By Pantelis Boukalas

PASOK leader George Papandreou’s decision to nominate lawyer Gulbeyaz Karahasan as the party’s candidate for Xanthi-Kavala-Drama Prefect came as a surprise not only to Karahasan herself and to the party — whose cadres should have known that the fanfare over “participatory democracy” was destined from the outset for the Internet and not the political arena proper — but it also astonished the wider public.

Those surprised mainly were in the south, who for decades were either not aware of (or did not consider important) the bar of discrimination that until 1997 was in place to divide Greeks from Greeks, the “pure” from the “suspect.” The move also came as a surprise to political and religious leaders used to behaving as the exclusive agents of authentic “Greekness” and the only ones able to judge who is and who isn’t Greek.

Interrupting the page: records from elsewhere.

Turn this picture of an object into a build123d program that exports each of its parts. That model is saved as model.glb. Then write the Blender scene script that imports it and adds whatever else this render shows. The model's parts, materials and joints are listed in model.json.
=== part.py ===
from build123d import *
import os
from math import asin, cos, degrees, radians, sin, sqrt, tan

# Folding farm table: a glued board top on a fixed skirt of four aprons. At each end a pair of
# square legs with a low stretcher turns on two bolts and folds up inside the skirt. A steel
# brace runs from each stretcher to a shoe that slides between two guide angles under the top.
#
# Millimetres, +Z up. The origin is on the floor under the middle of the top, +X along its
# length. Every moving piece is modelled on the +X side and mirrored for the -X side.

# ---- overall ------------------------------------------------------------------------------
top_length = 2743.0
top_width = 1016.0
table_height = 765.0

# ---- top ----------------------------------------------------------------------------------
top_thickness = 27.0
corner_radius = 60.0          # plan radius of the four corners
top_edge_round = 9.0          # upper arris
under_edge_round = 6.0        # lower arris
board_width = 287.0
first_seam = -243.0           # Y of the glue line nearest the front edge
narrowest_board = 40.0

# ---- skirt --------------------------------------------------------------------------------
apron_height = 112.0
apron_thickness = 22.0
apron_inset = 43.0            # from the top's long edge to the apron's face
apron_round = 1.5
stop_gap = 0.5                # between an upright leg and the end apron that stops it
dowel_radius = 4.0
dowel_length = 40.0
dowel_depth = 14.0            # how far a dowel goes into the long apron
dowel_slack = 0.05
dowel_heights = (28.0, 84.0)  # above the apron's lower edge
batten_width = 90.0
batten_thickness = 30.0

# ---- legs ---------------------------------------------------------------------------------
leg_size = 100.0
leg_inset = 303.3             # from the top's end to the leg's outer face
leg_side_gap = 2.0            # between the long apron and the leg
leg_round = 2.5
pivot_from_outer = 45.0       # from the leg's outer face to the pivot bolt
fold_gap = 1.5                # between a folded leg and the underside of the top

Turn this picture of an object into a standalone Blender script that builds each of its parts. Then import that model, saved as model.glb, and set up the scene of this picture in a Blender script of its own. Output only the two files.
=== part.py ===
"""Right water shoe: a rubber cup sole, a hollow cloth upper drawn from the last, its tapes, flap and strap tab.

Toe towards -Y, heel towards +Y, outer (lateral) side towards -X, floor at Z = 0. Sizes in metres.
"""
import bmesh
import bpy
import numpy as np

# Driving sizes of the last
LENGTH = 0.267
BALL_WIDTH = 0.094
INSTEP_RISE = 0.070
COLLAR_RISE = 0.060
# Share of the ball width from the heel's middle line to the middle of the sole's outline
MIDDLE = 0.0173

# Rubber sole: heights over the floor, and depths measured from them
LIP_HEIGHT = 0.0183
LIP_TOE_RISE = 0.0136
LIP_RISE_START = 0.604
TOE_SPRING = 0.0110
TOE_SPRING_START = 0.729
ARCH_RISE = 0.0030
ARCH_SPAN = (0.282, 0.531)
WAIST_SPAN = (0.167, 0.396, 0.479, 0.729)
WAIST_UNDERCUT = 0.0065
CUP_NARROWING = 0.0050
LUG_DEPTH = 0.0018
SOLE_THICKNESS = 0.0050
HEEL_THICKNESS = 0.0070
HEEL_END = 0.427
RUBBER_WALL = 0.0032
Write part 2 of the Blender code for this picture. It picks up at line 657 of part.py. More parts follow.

So we heard Macedonia-Thrace Minister Giorgos Kalantzis asking Karahasan to confirm that she had indeed been born in Greece to Greek parents, had studied in Greece, and so on. Then former PASOK minister Stelios Papathemelis, now an independent deputy, expressed the view that the candidate was being primed by the Turkish Consulate in Xanthi. Thessaloniki Bishop Anthimos, meanwhile, said on television (and only then in his Sunday sermon) that while it was none of his business, he was nevertheless concerned. Theoretically, Christianity is an ecumenical faith that does not heed national or ethnic boundaries, but that has not yet convinced those who preach its gospels.

Those who doubt Karahasan’s Greek identity forget that she is a Pomak, a minority within a minority, a people who, according to “nationally correct” documentation, are descended from the ancient Thracians. The critics are shifting the goalposts again.